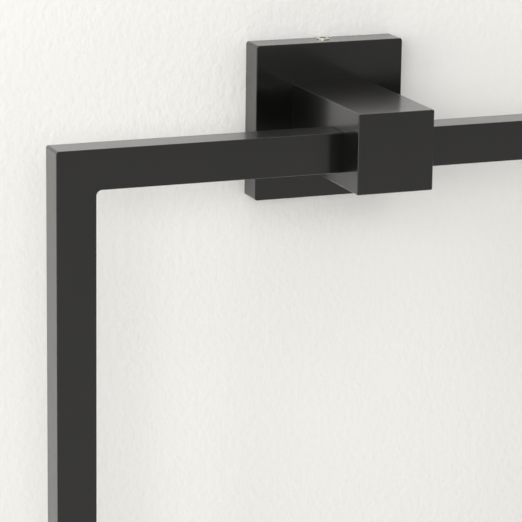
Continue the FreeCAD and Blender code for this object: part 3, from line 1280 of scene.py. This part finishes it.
@dataclass(frozen=True)
class Studio:
    """The wall, the floor, the lamps and the room's own light.

    Attributes:
        wall_half: half the wall's width and height.
        hidden: how far inside the cover's outline the wall's opening for the bracket lies.
        behind: how far the wall's surface lies behind the cover's back.
        floor_drop: the floor's depth below the ring's lowest point.
        floor_half: half the floor's width and depth.
        room_light: strength of the light from all round, up to room_top.
        room_top: degrees above level where that strength starts to change.
        ceiling_light: strength of the light from ceiling_foot upwards.
        ceiling_foot: degrees above level where that strength is reached.
        room_tone: tone of the light from the room and the ceiling.
        backdrop: tone that shows where there is no wall or floor.
    """

    wall_half: float = 0.6
    hidden: float = 0.5 * MM
    behind: float = 0.02 * MM
    floor_drop: float = 1.0
    floor_half: float = 5.0
    room_light: float = 0.7
    room_top: float = 20.0
    ceiling_light: float = 0.5
    ceiling_foot: float = 50.0
    room_tone: Colour = (1.0, 1.0, 1.0)
    backdrop: Colour = (0.61, 0.595, 0.57)
    lamps: tuple[SoftLamp, ...] = (
        SoftLamp("window", -71, 14, 2.4, 1.35, 2.6, 31.0, (1.0, 0.99, 0.96)),
        SoftLamp("front_window", -28, 17, 1.7, 1.2, 0.6, 9.6, (1.0, 0.99, 0.96)),
        SoftLamp("skylight", -32, 64, 1.6, 1.5, 1.0, 3.6, (1.0, 0.99, 0.96)),
        SoftLamp("low_fill", 18, -24, 1.3, 1.3, 0.8, 0.9, (1.0, 0.98, 0.94)),
    )
    wall_paint: OneSidedPaint = OneSidedPaint(
        name="wall_paint",
        dark=(0.852, 0.847, 0.827),
        light=(0.866, 0.861, 0.841),
        patch=60 * MM,
        grain=2.3 * MM,
        relief=0.2 * MM,
        stretch=(1.0, 1.0, 0.85),
        octaves=1.5,
    )
    floor_paint: OneSidedPaint = OneSidedPaint(
        name="floor_paint",
        dark=(0.8, 0.79, 0.765),
        light=(0.825, 0.815, 0.79),
        patch=300 * MM,
        grain=3 * MM,
        relief=0.04 * MM,
    )

    def build(self, effects: Effects) -> None:
        """Set up the stage and its light.

        Args:
            effects: the shared node groups.
        """
        self._build_wall(effects)
        self._build_floor(effects)
        self._light_room()
        low, high = CAD_BOX
        for lamp in self.lamps:
            lamp.hang((low + high) / 2)
            LOG.info("lamp %s: %.0f W", lamp.name, lamp.power)

    def _stand(self, name: str, bm: bmesh.types.BMesh, material: bpy.types.Material) -> None:
        """Make a mesh a piece of the stage.

        Args:
            name: the piece's name.
            bm: the mesh in its place, which is freed here.
            material: the material of its whole surface.
        """
        mesh = bpy.data.meshes.new(name)
        bm.to_mesh(mesh)
        bm.free()
        mesh.materials.append(material)
        piece = bpy.data.objects.new(name, mesh)
        bpy.context.scene.collection.objects.link(piece)
        LOG.info("stage: %s", name)

    def _build_wall(self, effects: Effects) -> None:
        """Build the wall: a sheet just behind the cover's back, open behind its hollow.

        Args:
            effects: the shared node groups.
        """
        low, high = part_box("cover_plate")
        opening = (high.x - low.x) / 2 - self.hidden
        bm = bmesh.new()
        bmesh.ops.create_grid(bm, x_segments=1, y_segments=1, size=self.wall_half)
        margin = self.wall_half - opening
        bmesh.ops.inset_region(
            bm, faces=bm.faces, thickness=margin, use_boundary=True, use_even_offset=True
        )
        middle = min(bm.faces, key=lambda face: face.calc_area())
        bmesh.ops.delete(bm, geom=[middle], context="FACES_ONLY")
        place = Matrix.Translation((0, self.behind, 0)) @ Matrix.Rotation(math.pi / 2, 4, "X")
        bmesh.ops.transform(bm, matrix=place, verts=bm.verts)
        self._stand("painted_wall", bm, self.wall_paint.material(effects))

    def _build_floor(self, effects: Effects) -> None:
        """Build the floor: a level sheet below the ring, in front of the wall.

        Args:
            effects: the shared node groups.
        """
        low, _ = CAD_BOX
        bm = bmesh.new()
        bmesh.ops.create_grid(bm, x_segments=1, y_segments=1, size=self.floor_half)
        bmesh.ops.translate(
            bm, verts=bm.verts, vec=(0, -self.floor_half, low.z - self.floor_drop)
        )
        self._stand("pale_floor", bm, self.floor_paint.material(effects))

    def _light_room(self) -> None:
        """Light the room from all round, with the backdrop's own tone to look at."""
        world = bpy.data.worlds.new("room")
        world.use_nodes = True
        bpy.context.scene.world = world
        sheet = NodeSheet(world.node_tree)
        light = sheet.add("ShaderNodeBackground")
        light.inputs["Color"].default_value = (*self.room_tone, 1)
        direction = sheet.add("ShaderNodeTexCoord").outputs["Generated"]
        height = sheet.add("ShaderNodeSeparateXYZ")
        strength = sheet.add("ShaderNodeMapRange")
        strength.inputs["From Min"].default_value = math.sin(math.radians(self.room_top))
        strength.inputs["From Max"].default_value = math.sin(math.radians(self.ceiling_foot))
        strength.inputs["To Min"].default_value = self.room_light
        strength.inputs["To Max"].default_value = self.ceiling_light
        sheet.join(direction, height.inputs["Vector"])
        sheet.join(height.outputs["Z"], strength.inputs["Value"])
        sheet.join(strength.outputs["Result"], light.inputs["Strength"])
        seen = sheet.add("ShaderNodeBackground")
        seen.inputs["Color"].default_value = (*self.backdrop, 1)
        path = sheet.add("ShaderNodeLightPath")
        camera_or_gloss = sheet.add("ShaderNodeMath", operation="MAXIMUM")
        any_view = sheet.add("ShaderNodeMath", operation="MAXIMUM")
        choice = sheet.add("ShaderNodeMixShader")
        output = sheet.add("ShaderNodeOutputWorld")
        sheet.join(path.outputs["Is Camera Ray"], camera_or_gloss.inputs[0])
        sheet.join(path.outputs["Is Glossy Ray"], camera_or_gloss.inputs[1])
        sheet.join(camera_or_gloss.outputs["Value"], any_view.inputs[0])
        sheet.join(path.outputs["Is Transmission Ray"], any_view.inputs[1])
        sheet.join(any_view.outputs["Value"], choice.inputs["Fac"])
        sheet.join(light.outputs["Background"], choice.inputs[1])
        sheet.join(seen.outputs["Background"], choice.inputs[2])
        sheet.join(choice.outputs["Shader"], output.inputs["Surface"])


@dataclass(frozen=True)
class ViewCamera:
    """The camera at the photograph's viewing angle, in front of the wall and to the left.

    Attributes:
        azimuth: degrees to the left of straight in front.
        elevation: degrees above level.
        roll: degrees that the camera is tilted about its own axis.
        distance: from the point it aims at, in metres.
        aim: the point it aims at.
        focal_share: focal length as a multiple of the picture's width.
        sensor: width of the sensor in millimetres.
        nearest: nothing nearer than this is drawn, in metres.
        farthest: nothing farther than this is drawn, in metres.
    """

    azimuth: float = 21.48
    elevation: float = 14.28
    roll: float = 0.79
    distance: float = 908.91 * MM
    aim: tuple[float, float, float] = (-18.2 * MM, 0.0, -45.6 * MM)
    focal_share: float = 5.5929
    sensor: float = 36.0
    nearest: float = 10 * MM
    farthest: float = 20.0

    def place(self) -> None:
        """Create the camera and make it the scene's own."""
        ahead = -out_from_wall(-self.azimuth, self.elevation)
        turn = ahead.to_track_quat("-Z", "Y").to_matrix().to_4x4()
        turn = turn @ Matrix.Rotation(math.radians(self.roll), 4, "Z")
        lens = bpy.data.cameras.new("view_camera")
        lens.sensor_width = self.sensor
        lens.lens = self.sensor * self.focal_share
        lens.clip_start = self.nearest
        lens.clip_end = self.farthest
        holder = bpy.data.objects.new("view_camera", lens)
        holder.matrix_world = Matrix.Translation(Vector(self.aim) - ahead * self.distance) @ turn
        bpy.context.scene.collection.objects.link(holder)
        bpy.context.scene.camera = holder


def main() -> None:
    """Dress the towel ring piece by piece, then set up the stage and the camera."""
    logging.basicConfig(level=logging.INFO, format="%(name)s: %(message)s")
    bpy.context.scene.view_settings.view_transform = "Standard"
    workshop = Workshop()
    cover_and_post = CoverAndPost()
    cover_and_post.build(workshop)
    HangingRing(cover_and_post).build(workshop)
    WallFixing().build(workshop)
    Studio().build(workshop.effects)
    ViewCamera().place()


if __name__ == "__main__":
    main()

◇ ◇ ◇ ◇ ◇

* TASK OBJECTIVE: Starting with the first line of the data above, copy each line exactly until you reach the line with "room's own light."; include that line as well.

* SOLUTION TO THIS PROBLEM:
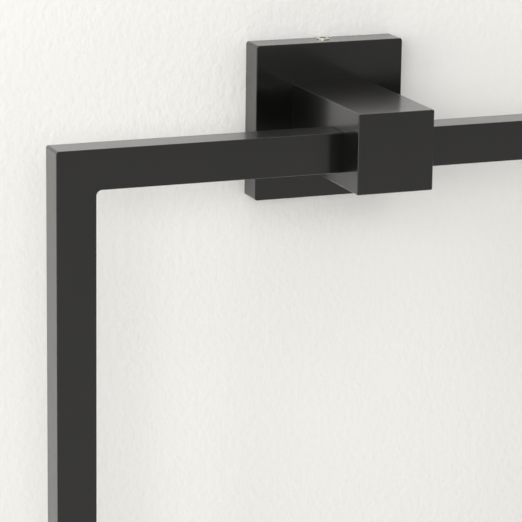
Continue the FreeCAD and Blender code for this object: part 3, from line 1280 of scene.py. This part finishes it.
@dataclass(frozen=True)
class Studio:
    """The wall, the floor, the lamps and the room's own light.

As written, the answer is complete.